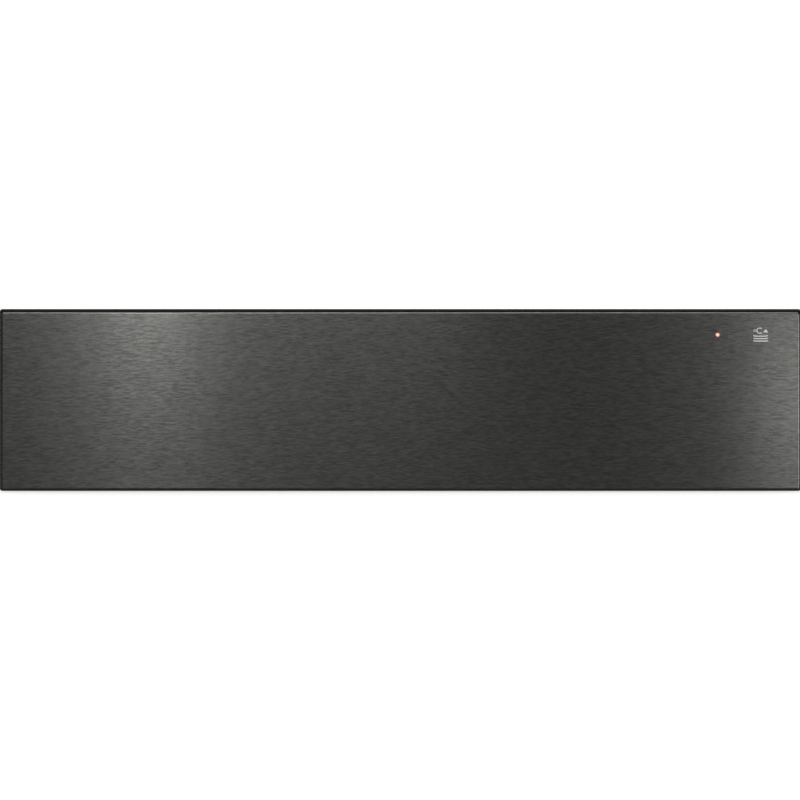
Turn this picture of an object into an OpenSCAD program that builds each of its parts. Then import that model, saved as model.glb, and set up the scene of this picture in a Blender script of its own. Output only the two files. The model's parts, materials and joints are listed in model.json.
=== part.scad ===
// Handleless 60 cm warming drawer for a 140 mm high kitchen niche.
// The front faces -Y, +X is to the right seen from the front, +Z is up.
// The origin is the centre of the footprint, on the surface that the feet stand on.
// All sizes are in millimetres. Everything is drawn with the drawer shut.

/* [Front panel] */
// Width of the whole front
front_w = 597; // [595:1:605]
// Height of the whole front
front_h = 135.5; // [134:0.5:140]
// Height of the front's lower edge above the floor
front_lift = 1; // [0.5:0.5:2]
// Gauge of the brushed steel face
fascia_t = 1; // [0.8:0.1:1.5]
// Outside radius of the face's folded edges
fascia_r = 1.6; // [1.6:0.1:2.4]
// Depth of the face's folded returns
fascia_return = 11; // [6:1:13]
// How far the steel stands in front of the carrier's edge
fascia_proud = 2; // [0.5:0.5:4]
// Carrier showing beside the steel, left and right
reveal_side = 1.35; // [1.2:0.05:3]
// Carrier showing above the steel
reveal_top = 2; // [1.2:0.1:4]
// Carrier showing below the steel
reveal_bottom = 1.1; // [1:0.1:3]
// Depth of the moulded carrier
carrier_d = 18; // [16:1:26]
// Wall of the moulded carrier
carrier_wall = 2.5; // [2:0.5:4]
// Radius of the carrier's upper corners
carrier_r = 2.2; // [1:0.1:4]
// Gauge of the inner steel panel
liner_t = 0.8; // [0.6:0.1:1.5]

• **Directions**
For the listing above, give the number of lines in which the string "that" occurs, and nothing else.

• **Output of the exercise**
2